# Saint Louis, MO area - Sadie 3yo Female - Service Dog



## raqqasa (Jul 25, 2008)

*No picture available. *

**Please contact:* *[email protected]** for more info. *

*
**Hi Dara,**
**Do you have any ideas on where I can place a female 3 year old German Shepherd. Her name is Sadie. She is three years old spayed, and current on all shots. *



*She was a Service seeing eye dog, and her elderly owner is now deceased, and his son is not taking care of the dog. *



*I know this dog is worth money, however since she is being neglected I told them I will not find someone to pay for her and can try to find an  adoptive family or even a Service dog place. They have it chained outside and not feeding her. *




*She is in Wright City ,* _*and they are willing to release her*_*. *



*It is such a shame for her loyalty, this is how they repay her. She listens to all commands, however likes to jump up to greet you, since she is not getting attention. She is protective but not aggressive. Probably would do well in an only dog**
situation or with someone older.*


*Let me know if you have any ideas.*

*Thanks.*



*Tracy Ploch*
*____________________________________________________*


*Received this from a someone in a different rescue. This is all the detail I have but I'm hoping someone can check this situation out and help this poor girl. 
*
*
*
*Mods - Feel free to move this to non-urgent if it should be in that section instead.*


*
*


----------



## MaggieRoseLee (Aug 17, 2001)

All service Seeing Eye dogs from real groups will ALWAYS be taken back by the Organization they were bred and trained with. 

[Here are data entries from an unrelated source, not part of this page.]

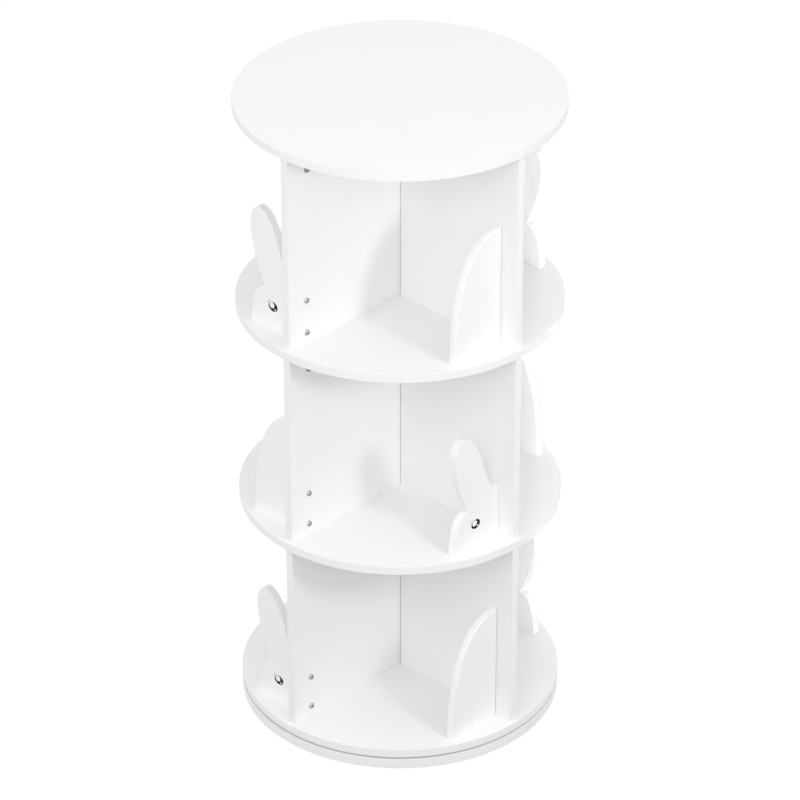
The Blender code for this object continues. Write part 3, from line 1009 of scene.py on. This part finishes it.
class BOOKCASE_OT_base_fittings(bpy.types.Operator):
    """Makes the foot pads, and finishes the turntable's plates and balls"""

    bl_idname = "bookcase.base_fittings"
    bl_label = "Foot pads and turntable"

    def execute(self, context):
        fittings = context.scene.bookcase_fittings
        radius = (FOOT_HIGH.x - FOOT_LOW.x) / 2
        thickness = FOOT_HIGH.z
        bm = spun([(0.0, thickness), (radius, thickness), (radius, 0.0), (0.0, 0.0)], fittings.sides)
        lower_rim = [edge for edge in rim_edges(bm, radius) if edge.verts[0].co.z < MERGE]
        round_edges(bm, lower_rim, fittings.pad_rounding, segments=3)
        pad = to_mesh(bm, "foot_pad")
        out = Matrix.Translation(((FOOT_HIGH.x + FOOT_LOW.x) / 2, 0.0, 0.0))
        for number in range(FOOT_COUNT):
            node = f"foot_pad_{number + 1}"
            place = standing(360.0 * number / FOOT_COUNT) @ out
            add_piece(context, f"{node}_finished", pad, "rubber", "base", [node], place)
        for node in ("turntable_lower_plate", "turntable_upper_plate", "ball_ring"):
            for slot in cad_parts[node].material_slots:
                slot.material = finish(context, "zinc")
        return {"FINISHED"}


# Studio

WHITE = (1.0, 1.0, 1.0)


def floor_material(tone, white, cover):
    """A pale floor. The camera sees white laid over it, through which a faint shadow still shows."""
    shader = Shader(bpy.data.materials.new("Studio floor"))
    speckle = shader.noise(scale=60.0)
    floor = shader.principled(
        Base_Color=shader.tint(tone, darker(tone, 0.99), speckle),
        Roughness=0.9,
        Specular_IOR_Level=0.0,
    )
    bright = shader.node("ShaderNodeEmission", {}, {"Color": WHITE, "Strength": white})
    both = shader.node("ShaderNodeMixShader", {}, {0: shader.seen() * cover, 1: floor, 2: bright})
    shader.node("ShaderNodeOutputMaterial", {}, {"Surface": both})
    return shader.owner


def studio_world(sky):
    """An even light at the strength of the sky, which itself shows white."""
    shader = Shader(bpy.data.worlds.new("Studio"))
    light = shader.node("ShaderNodeBackground", {}, {"Color": WHITE, "Strength": sky})
    backdrop = shader.node("ShaderNodeBackground", {}, {"Color": WHITE, "Strength": 1.0})
    both = shader.node("ShaderNodeMixShader", {}, {0: shader.seen(), 1: light, 2: backdrop})
    shader.node("ShaderNodeOutputWorld", {}, {"Surface": both})
    return shader.owner


def add_softbox(context, name, power, place, width, height=None, aim=None, spread=math.pi):
    """A lamp that stays out of the picture.

    It is square, faces the middle of the bookcase and spreads its light wide if nothing else is said.
    """
    lamp = bpy.data.lights.new(name, "AREA")
    lamp.shape = "RECTANGLE"
    lamp.energy = power
    lamp.size = width
    lamp.size_y = height or width
    lamp.spread = spread
    box = bpy.data.objects.new(name, lamp)
    target = Vector(aim or (0.0, 0.0, CAD_BOX[1][2] / 2))
    box.location = place
    box.rotation_euler = (Vector(place) - target).to_track_quat("Z", "Y").to_euler()
    box.visible_camera = False
    context.scene.collection.objects.link(box)


class BOOKCASE_OT_stage(bpy.types.Operator):
    """Makes the floor, the even light, the lamps and the camera"""

    bl_idname = "bookcase.stage"
    bl_label = "Studio"

    def execute(self, context):
        studio = context.scene.bookcase_studio
        bm = bmesh.new()
        bmesh.ops.create_grid(bm, x_segments=1, y_segments=1, size=studio.floor_size / 2)
        floor = bpy.data.objects.new("studio_floor", to_mesh(bm, "studio_floor"))
        context.scene.collection.objects.link(floor)
        tone = tuple(context.scene.bookcase_finishes.floor)
        floor.data.materials.append(floor_material(tone, studio.white, studio.cover))

        context.scene.world = studio_world(studio.sky)
        add_softbox(context, "main_light", studio.main, studio.main_spot, studio.main_width)
        add_softbox(context, "broad_light", studio.broad, studio.broad_spot, studio.broad_width)
        add_softbox(context, "side_light", studio.side, studio.side_spot, studio.side_width)
        add_softbox(
            context,
            "strip_light",
            studio.strip,
            studio.strip_spot,
            studio.strip_width,
            height=studio.strip_height,
            aim=studio.strip_aim,
            spread=studio.strip_spread,
        )

        view = bpy.data.cameras.new("photo_camera")
        view.sensor_width = studio.frame_width
        view.lens = studio.lens
        view.clip_end = studio.camera_reach
        camera = bpy.data.objects.new("photo_camera", view)
        back = studio.camera_side - math.pi / 2
        camera.location = (
            studio.camera_distance * math.cos(back),
            studio.camera_distance * math.sin(back),
            studio.camera_height,
        )
        camera.rotation_euler = (math.pi / 2 - studio.camera_tilt, 0.0, studio.camera_side)
        context.scene.collection.objects.link(camera)
        context.scene.camera = camera
        context.scene.view_settings.view_transform = "Standard"
        return {"FINISHED"}


OPERATORS = (
    BOOKCASE_OT_round_boards,
    BOOKCASE_OT_walls,
    BOOKCASE_OT_book_stops,
    BOOKCASE_OT_eye_prints,
    BOOKCASE_OT_fittings,
    BOOKCASE_OT_base_fittings,
    BOOKCASE_OT_stage,
)


class BOOKCASE_PT_panel(bpy.types.Panel):
    """The bookcase's sizes and finishes, and a button for each group of its pieces"""

    bl_label = "Revolving bookcase"
    bl_idname = "BOOKCASE_PT_panel"
    bl_space_type = "VIEW_3D"
    bl_region_type = "UI"
    bl_category = "Bookcase"

    def draw(self, context):
        for setting in SETTINGS:
            group = getattr(context.scene, setting)
            box = self.layout.box()
            for name in group.__annotations__:
                box.prop(group, name)
        for operator in OPERATORS:
            self.layout.operator(operator.bl_idname)


def register():
    for group in (*SETTINGS.values(), *OPERATORS, BOOKCASE_PT_panel):
        bpy.utils.register_class(group)
    for setting, group in SETTINGS.items():
        setattr(bpy.types.Scene, setting, PointerProperty(type=group))


def unregister():
    for setting in SETTINGS:
        delattr(bpy.types.Scene, setting)
    for group in (BOOKCASE_PT_panel, *reversed(OPERATORS), *reversed(SETTINGS.values())):
        bpy.utils.unregister_class(group)


def main():
    register()
    for operator in OPERATORS:
        group, name = operator.bl_idname.split(".")
        getattr(getattr(bpy.ops, group), name)()
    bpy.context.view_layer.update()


if __name__ == "__main__":
    main()
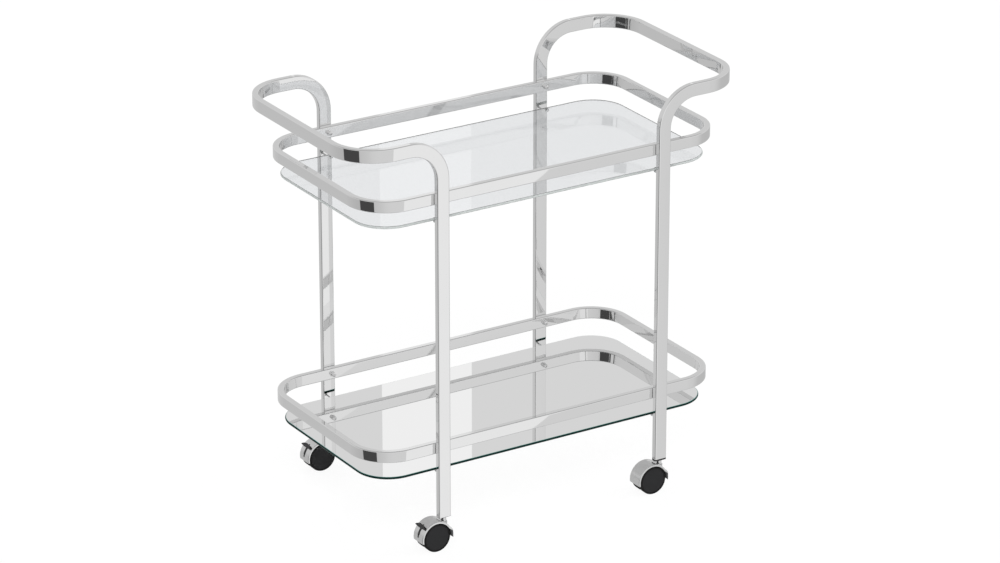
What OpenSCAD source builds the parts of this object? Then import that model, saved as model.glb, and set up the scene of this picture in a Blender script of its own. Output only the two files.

So this is a weird post.... maybe a pretend Seeing Eye dog? Like I can't see so I take my dog everywhere so she's my guide dog?


----------



## raqqasa (Jul 25, 2008)

Not sure but I know some people train their dogs themselves. I just got an update from the contact listed and she has been pulled now.


----------



## CandySkyer (Sep 29, 2009)

Some reason I have a feeling that this dog was trained by the owner themselves for service, That could be it. I know some people WHO does that. Glad she got pulled, hopefully she does get a home.


----------



## Lin (Jul 3, 2007)

Yes, could have been owner trained. However at only 3 years old the dog may not be a solidly trained service animal, as it usually takes at least 2 years of training. So if owner trained it depends when the owner began the training, and what resources they used.


----------